Problem description: Every line with the string "joints" should be gathered.

Supplied material:
###

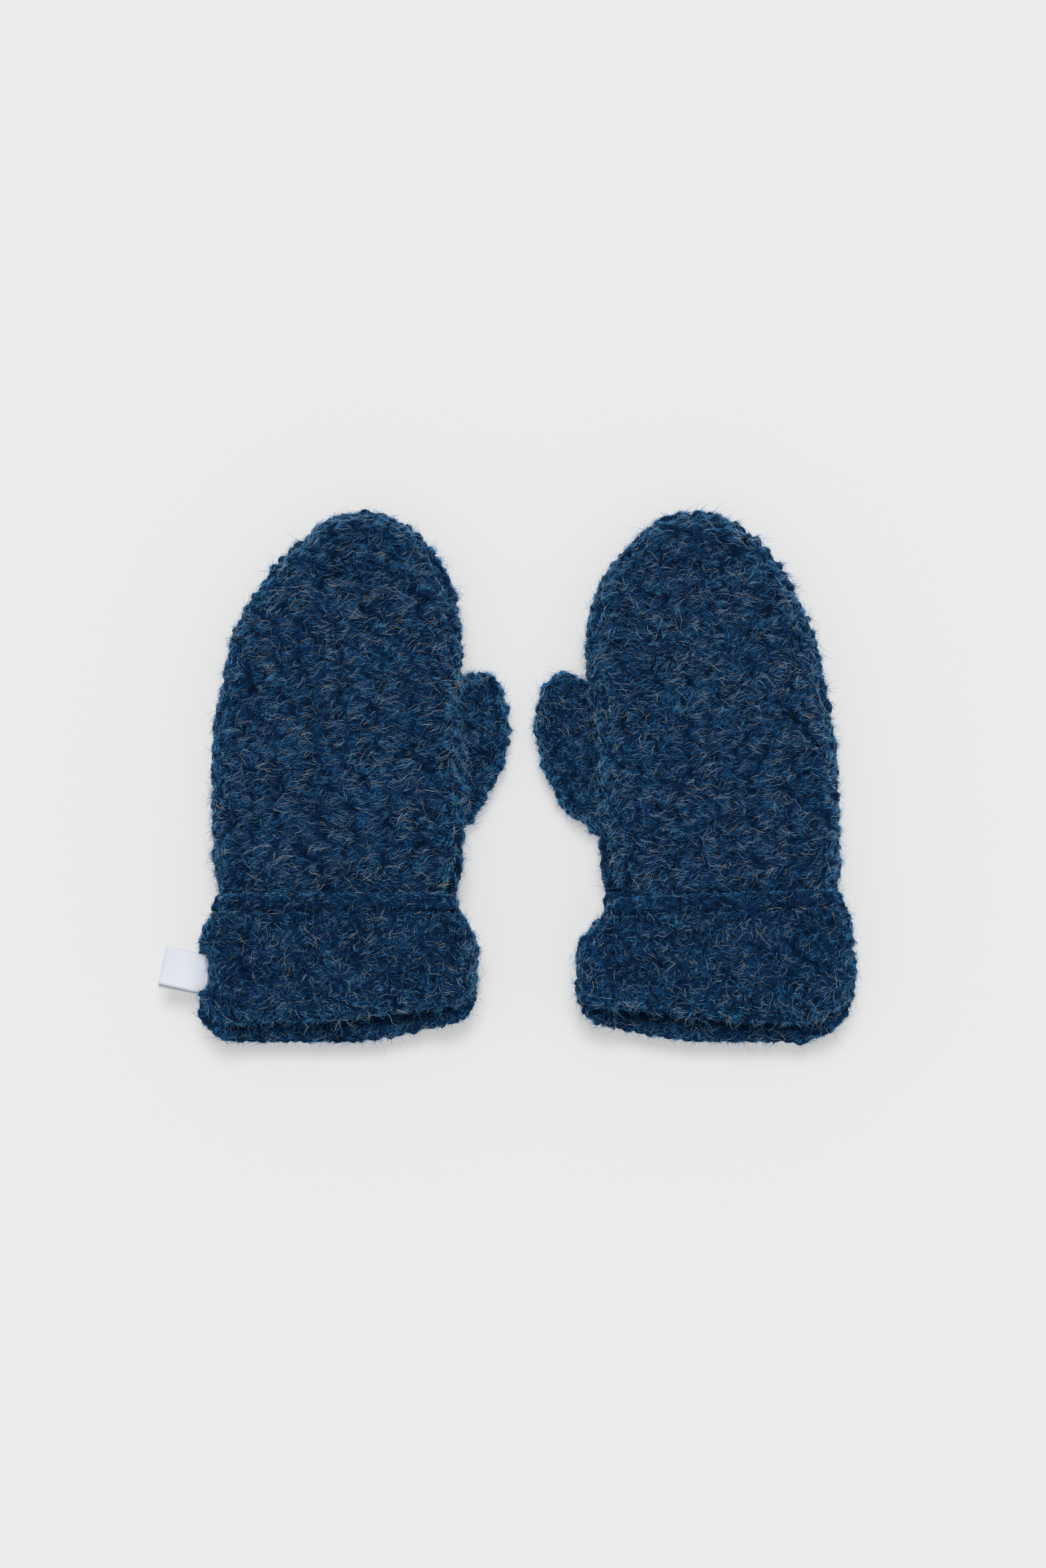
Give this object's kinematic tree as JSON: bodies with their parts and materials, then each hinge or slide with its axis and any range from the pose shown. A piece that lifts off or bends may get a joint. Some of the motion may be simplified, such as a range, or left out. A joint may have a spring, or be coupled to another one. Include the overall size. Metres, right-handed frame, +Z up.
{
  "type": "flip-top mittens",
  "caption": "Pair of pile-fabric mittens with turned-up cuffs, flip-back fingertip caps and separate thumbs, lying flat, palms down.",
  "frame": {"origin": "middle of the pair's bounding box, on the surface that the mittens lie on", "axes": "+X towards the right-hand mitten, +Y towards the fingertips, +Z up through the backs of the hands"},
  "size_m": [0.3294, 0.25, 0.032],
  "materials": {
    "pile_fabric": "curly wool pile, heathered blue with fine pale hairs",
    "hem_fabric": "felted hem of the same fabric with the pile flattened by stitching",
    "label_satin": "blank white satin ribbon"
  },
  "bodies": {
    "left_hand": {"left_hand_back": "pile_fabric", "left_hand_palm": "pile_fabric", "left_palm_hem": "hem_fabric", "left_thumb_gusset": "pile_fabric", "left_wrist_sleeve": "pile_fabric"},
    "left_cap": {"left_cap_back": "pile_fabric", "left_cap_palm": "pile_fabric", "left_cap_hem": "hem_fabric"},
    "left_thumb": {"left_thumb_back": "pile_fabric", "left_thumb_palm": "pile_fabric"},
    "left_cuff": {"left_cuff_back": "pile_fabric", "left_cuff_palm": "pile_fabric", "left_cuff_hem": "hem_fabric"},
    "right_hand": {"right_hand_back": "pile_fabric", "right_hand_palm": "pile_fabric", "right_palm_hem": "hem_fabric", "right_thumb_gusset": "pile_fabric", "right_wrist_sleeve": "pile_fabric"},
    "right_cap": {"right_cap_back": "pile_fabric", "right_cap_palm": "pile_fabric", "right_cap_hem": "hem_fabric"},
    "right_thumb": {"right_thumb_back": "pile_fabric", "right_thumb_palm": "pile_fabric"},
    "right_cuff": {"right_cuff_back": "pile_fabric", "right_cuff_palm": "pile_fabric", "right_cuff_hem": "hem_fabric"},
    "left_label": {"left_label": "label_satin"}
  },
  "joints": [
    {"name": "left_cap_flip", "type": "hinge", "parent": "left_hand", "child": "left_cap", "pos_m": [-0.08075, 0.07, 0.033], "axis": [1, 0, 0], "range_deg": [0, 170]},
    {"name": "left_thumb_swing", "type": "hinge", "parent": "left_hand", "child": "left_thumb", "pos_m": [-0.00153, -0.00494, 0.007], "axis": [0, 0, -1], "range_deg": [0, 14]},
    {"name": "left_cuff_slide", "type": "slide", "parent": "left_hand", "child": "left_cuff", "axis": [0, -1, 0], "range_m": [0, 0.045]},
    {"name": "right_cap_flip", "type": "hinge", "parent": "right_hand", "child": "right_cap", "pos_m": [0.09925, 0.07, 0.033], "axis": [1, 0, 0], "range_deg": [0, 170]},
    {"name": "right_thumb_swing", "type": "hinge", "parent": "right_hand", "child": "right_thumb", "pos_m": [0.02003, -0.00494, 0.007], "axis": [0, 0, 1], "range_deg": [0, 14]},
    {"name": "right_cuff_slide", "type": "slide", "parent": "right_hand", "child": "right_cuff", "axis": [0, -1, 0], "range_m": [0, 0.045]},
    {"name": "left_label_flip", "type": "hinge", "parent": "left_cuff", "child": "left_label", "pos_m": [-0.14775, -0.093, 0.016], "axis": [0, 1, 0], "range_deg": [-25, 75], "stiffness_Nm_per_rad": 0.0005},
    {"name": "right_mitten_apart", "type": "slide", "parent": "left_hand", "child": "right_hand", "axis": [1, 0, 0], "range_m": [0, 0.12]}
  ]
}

###

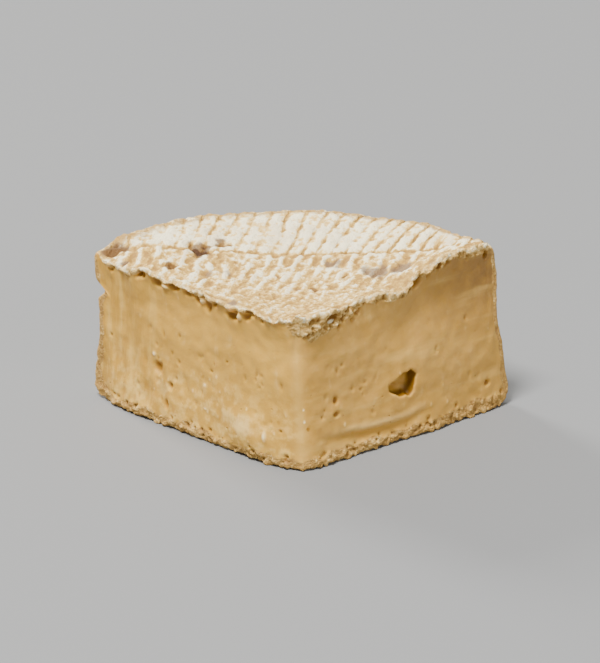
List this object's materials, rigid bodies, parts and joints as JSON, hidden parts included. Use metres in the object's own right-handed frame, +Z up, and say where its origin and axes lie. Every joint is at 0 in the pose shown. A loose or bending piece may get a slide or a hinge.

###

Correct output:
  "joints": [
List this object's materials, rigid bodies, parts and joints as JSON, hidden parts included. Use metres in the object's own right-handed frame, +Z up, and say where its origin and axes lie. Every joint is at 0 in the pose shown. A loose or bending piece may get a slide or a hinge.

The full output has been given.